● **EXERCISE DETAILS**: Output the lines below exactly, please, from the first line until the line with "return node.outputs[0]", counting both.
◇ ◇ ◇ ◇
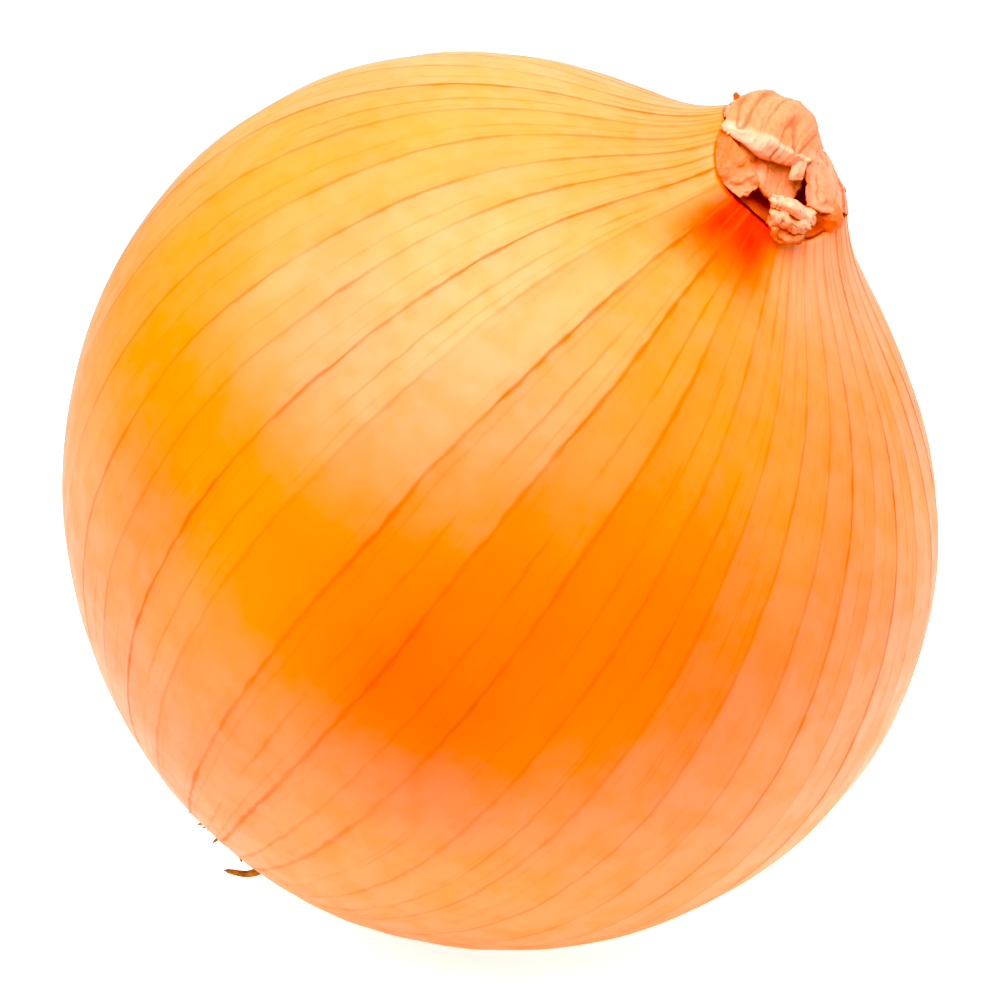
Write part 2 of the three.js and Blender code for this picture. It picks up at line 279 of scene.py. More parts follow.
class Graph:
    """Short forms for adding and joining the nodes of one tree."""

    def __init__(self, tree):
        self.tree = tree

    def put(self, socket, value):
        if isinstance(value, bpy.types.NodeSocket):
            self.tree.links.new(value, socket)
        elif value is not None:
            socket.default_value = value

    def add(self, kind, inputs=(), **settings):
        node = self.tree.nodes.new(kind)
        for key, value in settings.items():
            setattr(node, key, value)
        for key, value in dict(inputs).items():
            self.put(node.inputs[key], value)
        return node

    def math(self, operation, a, b=None, c=None, clamp=False):
        node = self.add("ShaderNodeMath", operation=operation, use_clamp=clamp)
        for socket, value in zip(node.inputs, (a, b, c)):
            self.put(socket, value)
        return node.outputs[0]

    def times(self, a, b):
        return self.math("MULTIPLY", a, b)

    def times_plus(self, a, b, c, clamp=False):
        return self.math("MULTIPLY_ADD", a, b, c, clamp)

    def smooth(self, value, low, high, start=0.0, end=1.0):
        inputs = {"Value": value, "From Min": low, "From Max": high, "To Min": start, "To Max": end}
        return self.add("ShaderNodeMapRange", inputs, interpolation_type="SMOOTHSTEP").outputs[0]

    def noise(self, vector, scale, detail=2.0, roughness=0.5, output="Fac"):
        inputs = {"Vector": vector, "Scale": scale, "Detail": detail, "Roughness": roughness}
        return self.add("ShaderNodeTexNoise", inputs).outputs[output]

    def vector(self, x, y, z=0.0):
        return self.add("ShaderNodeCombineXYZ", {"X": x, "Y": y, "Z": z}).outputs[0]

    def vector_value(self, operation, a, b):
        """One number from two vectors, such as the distance between them."""
        return self.add("ShaderNodeVectorMath", {0: a, 1: b}, operation=operation).outputs["Value"]

    def object_place(self):
        return self.add("ShaderNodeTexCoord").outputs["Object"]

    def leaf_place(self):
        """The UV map that follows a leaf, across and along it."""
        leaf = self.add("ShaderNodeUVMap", uv_map="leaf").outputs[0]
        parts = self.add("ShaderNodeSeparateXYZ", {"Vector": leaf}).outputs
        return parts["X"], parts["Y"]

    def mix(self, factor, a, b):
        """A colour between two, each a socket or three numbers."""
        node = self.add("ShaderNodeMix", {"Factor": factor}, data_type="RGBA")
        for socket, shade in zip(node.inputs[6:8], (a, b)):
            self.put(socket, shade if isinstance(shade, bpy.types.NodeSocket) else (*shade, 1.0))
        return node.outputs[2]

    def effect(self, group, inputs):
        return self.add("ShaderNodeGroup", inputs, node_tree=group).outputs

    def bump(self, shader, height, strength, distance):
        node = self.add("ShaderNodeBump", {"Strength": strength, "Distance": distance, "Height": height})
        self.put(shader.inputs["Normal"], node.outputs[0])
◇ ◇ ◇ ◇
● **REPLY**:
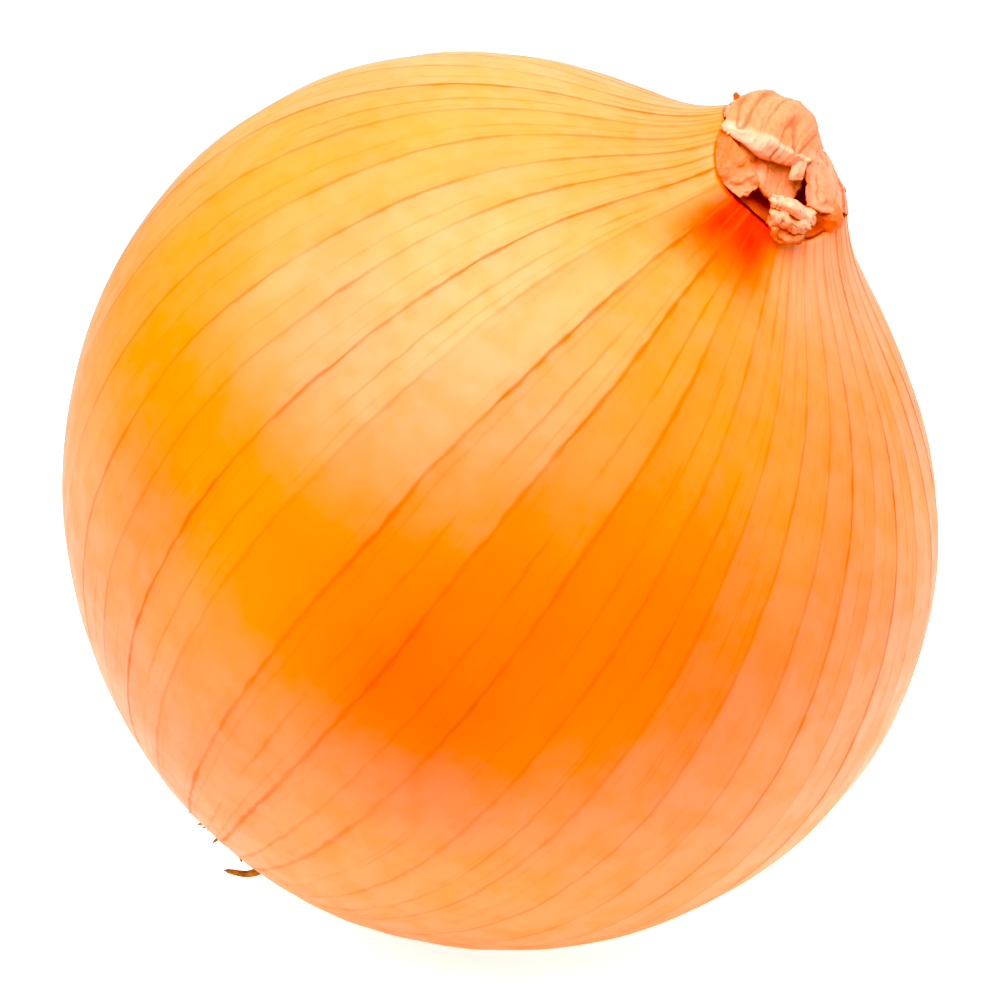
Write part 2 of the three.js and Blender code for this picture. It picks up at line 279 of scene.py. More parts follow.
class Graph:
    """Short forms for adding and joining the nodes of one tree."""

    def __init__(self, tree):
        self.tree = tree

    def put(self, socket, value):
        if isinstance(value, bpy.types.NodeSocket):
            self.tree.links.new(value, socket)
        elif value is not None:
            socket.default_value = value

    def add(self, kind, inputs=(), **settings):
        node = self.tree.nodes.new(kind)
        for key, value in settings.items():
            setattr(node, key, value)
        for key, value in dict(inputs).items():
            self.put(node.inputs[key], value)
        return node

    def math(self, operation, a, b=None, c=None, clamp=False):
        node = self.add("ShaderNodeMath", operation=operation, use_clamp=clamp)
        for socket, value in zip(node.inputs, (a, b, c)):
            self.put(socket, value)
        return node.outputs[0]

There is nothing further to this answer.